Bond ETFs Can Survive More Volatile Sell-Offs

Some observers have warned of liquidity risks in the notoriously illiquid credit debt market and related corporate bond exchange traded funds. However, the ETF risks may be blown out of proportion.

Bank of America Corp. research indicates that high-grade credit continues to enjoy high liquidity, with record redemptions from ETFs of late belying ongoing appetite for company debt among retail and institutional investors, Bloomberg reports.

“For us to be concerned about large overall high-grade outflows – i.e. from bond funds as well – we need to see a much bigger increase in interest rates,” strategists including Hans Mikkelsen and Yunyi Zhang wrote in a recent note to clients.

The iShares iBoxx $ Investment Grade Corporate Bond ETF (NYSEArca: LQD), the largest investment-grade corporate bond-related ETF, experienced $921 million in net outflows last Wednesday, the largest daily outflow since its 2002 inception, and followed a record redemption in the prior week.
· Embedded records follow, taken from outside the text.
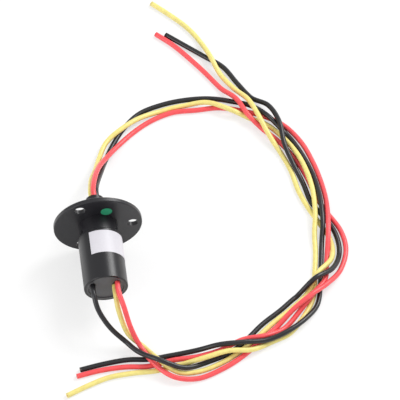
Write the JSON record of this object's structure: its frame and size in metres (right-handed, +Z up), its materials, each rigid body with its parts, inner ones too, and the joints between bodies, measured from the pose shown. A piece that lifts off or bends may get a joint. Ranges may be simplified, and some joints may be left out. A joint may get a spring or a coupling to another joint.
{
  "type": "capsule slip ring",
  "caption": "Flanged capsule slip ring: a rotor with stacked contact rings turns without limit on ball bearings inside a round housing, with loose leads from both ends.",
  "frame": {"origin": "middle of the flange's body-side face, on the axis of rotation", "axes": "+Y along the axis of rotation from the body through the flange to the boss, +Z up, +X to the right"},
  "size_m": [0.1503, 0.235, 0.0444],
  "materials": {
    "moulding": "satin",
    "steel_dark": "satin",
    "tube_black": "satin",
    "cap_grey": "matte",
    "potting": "gloss",
    "plate": "machined",
    "bearing_steel": "polished",
    "steel": "satin",
    "seal": "matte",
    "block": "matte",
    "brush_wire": "gold plated",
    "tags": "tinned",
    "tails": "satin",
    "label": "satin film",
    "sticker": "satin film",
    "rotor_black": "satin",
    "cage": "satin",
    "spacer": "machined",
    "ring": "gold plated",
    "barrier": "matte",
    "lead_red": "satin",
    "lead_yellow": "satin",
    "lead_black": "satin"
  },
  "bodies": {
    "housing": {"flange": "moulding", "neck_screws": "steel_dark", "housing_tube": "tube_black", "end_cap": "cap_grey", "slot_potting": "potting", "rear_plate": "plate", "front_outer_race": "bearing_steel", "front_shield": "steel", "preload_washer": "steel", "dust_seal": "seal", "rear_outer_race": "bearing_steel", "brush_block": "block", "brush_1": "brush_wire", "brush_2": "brush_wire", "brush_3": "brush_wire", "terminal_tags": "tags", "stator_tails": "tails", "label": "label", "sticker": "sticker", "stator_lead_red": "lead_red", "stator_lead_yellow": "lead_yellow", "stator_lead_black": "lead_black"},
    "rotor": {"rotor_shaft": "rotor_black", "front_inner_race": "bearing_steel", "front_balls": "bearing_steel", "front_cage": "cage", "rear_inner_race": "bearing_steel", "rear_balls": "bearing_steel", "rear_cage": "cage", "core_spacer": "spacer", "rear_circlip": "steel_dark", "contact_ring_1": "ring", "contact_ring_2": "ring", "contact_ring_3": "ring", "barrier_1": "barrier", "barrier_2": "barrier", "barrier_3": "barrier", "barrier_4": "barrier", "lead_potting": "potting", "rotor_tails": "tails", "rotor_lead_red": "lead_red", "rotor_lead_yellow": "lead_yellow", "rotor_lead_black": "lead_black"}
  },
  "joints": [
    {"name": "rotor_spin", "type": "hinge", "parent": "housing", "child": "rotor", "pos_m": [0, 0, 0], "axis": [0, 1, 0], "continuous": true, "deforming": ["rotor_lead_red", "rotor_lead_yellow", "rotor_lead_black"]}
  ]
}
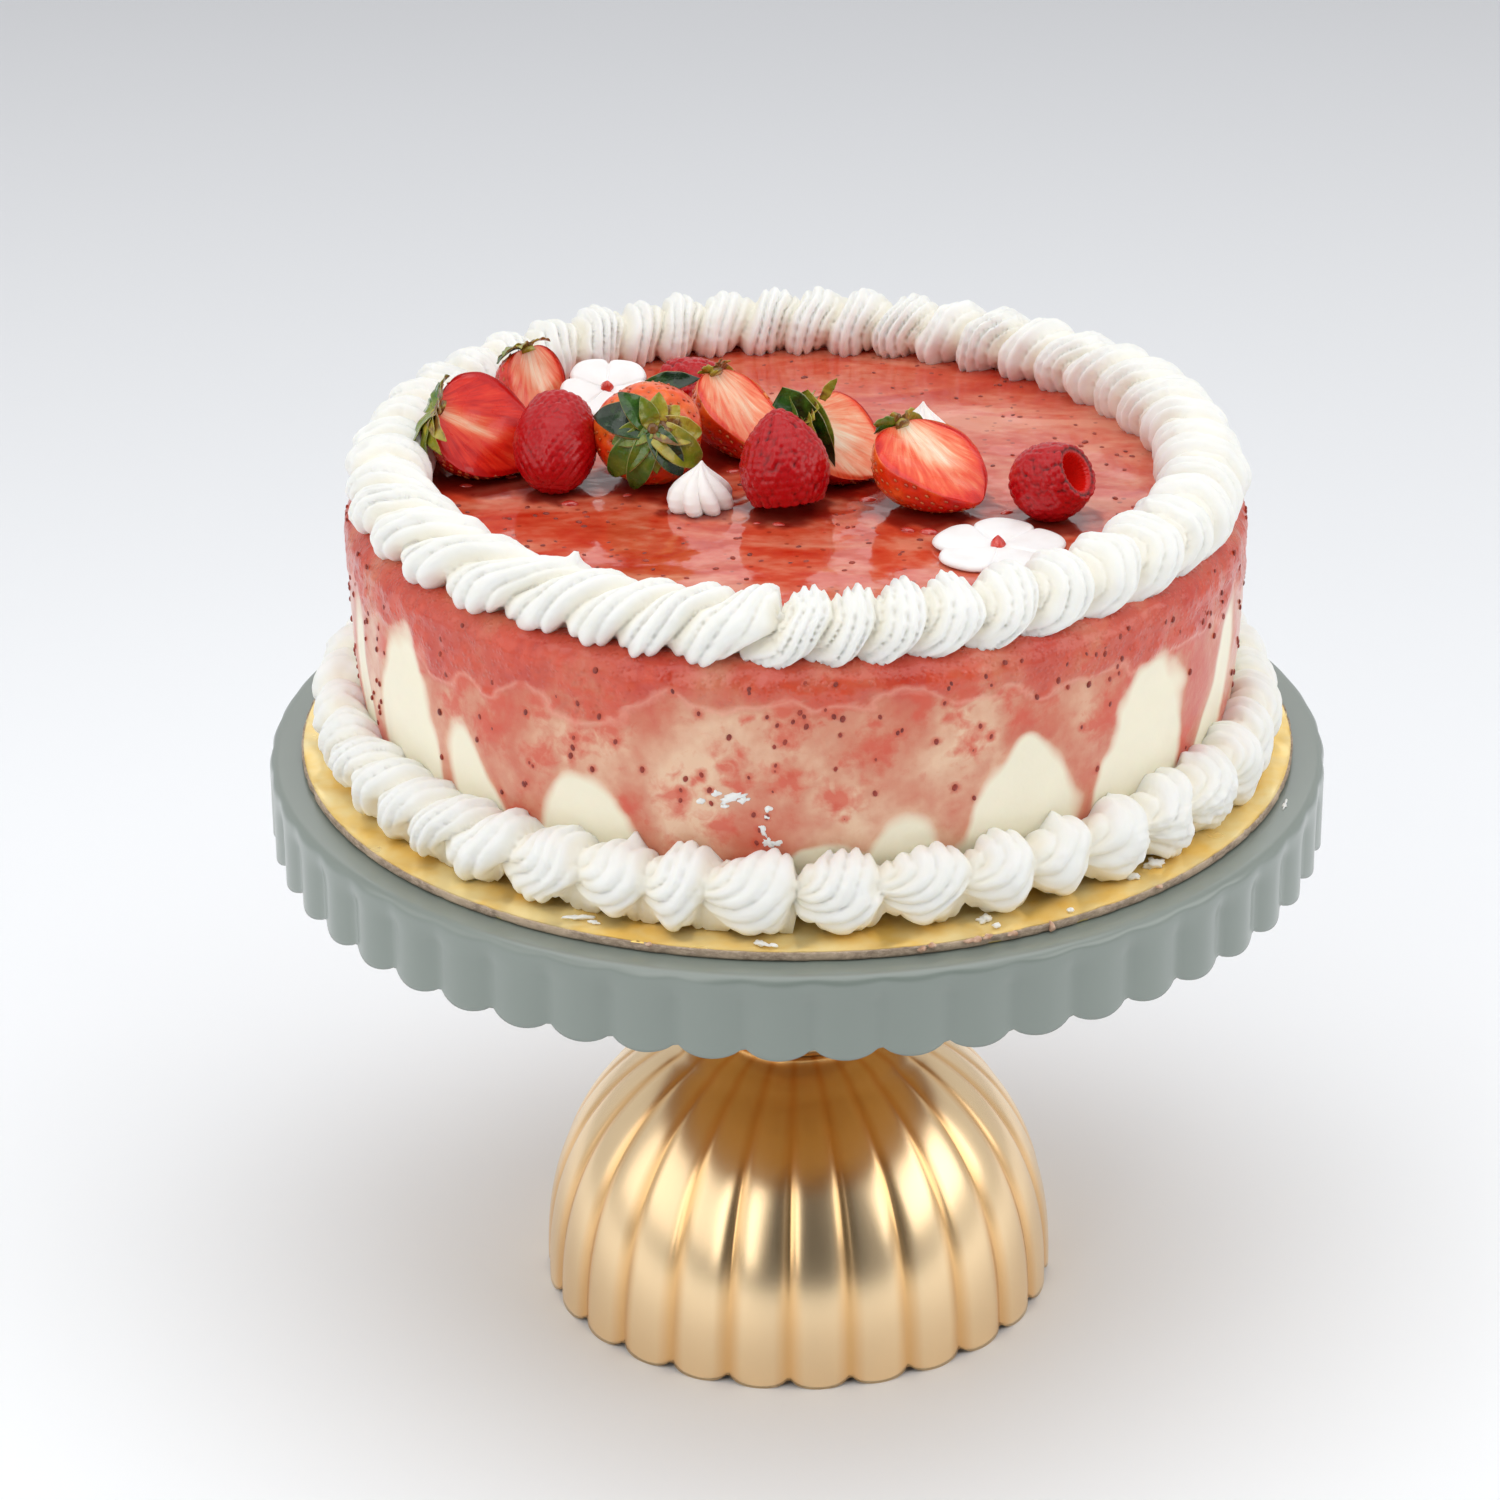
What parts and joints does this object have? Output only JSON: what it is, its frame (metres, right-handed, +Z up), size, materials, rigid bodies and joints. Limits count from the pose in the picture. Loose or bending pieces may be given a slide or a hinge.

Fueled by U.S. interest rate concerns, money managers have yanked $14.1 billion from debt funds including ETFs, led by speculative-grade debt, marking the fifth-large stretch of redemptions in the week through February 14.

However, observers concerned about liquidity issues may be blowing things out of proportion in the ETF segment, especially since ETFs hold just 2.9% of outstanding stock of high-grade corporate bonds, with LQD representing 0.5%. Furthermore, BofA found that dedicated corporate bond funds and ETFs have experienced $1 billion in inflows so far this year.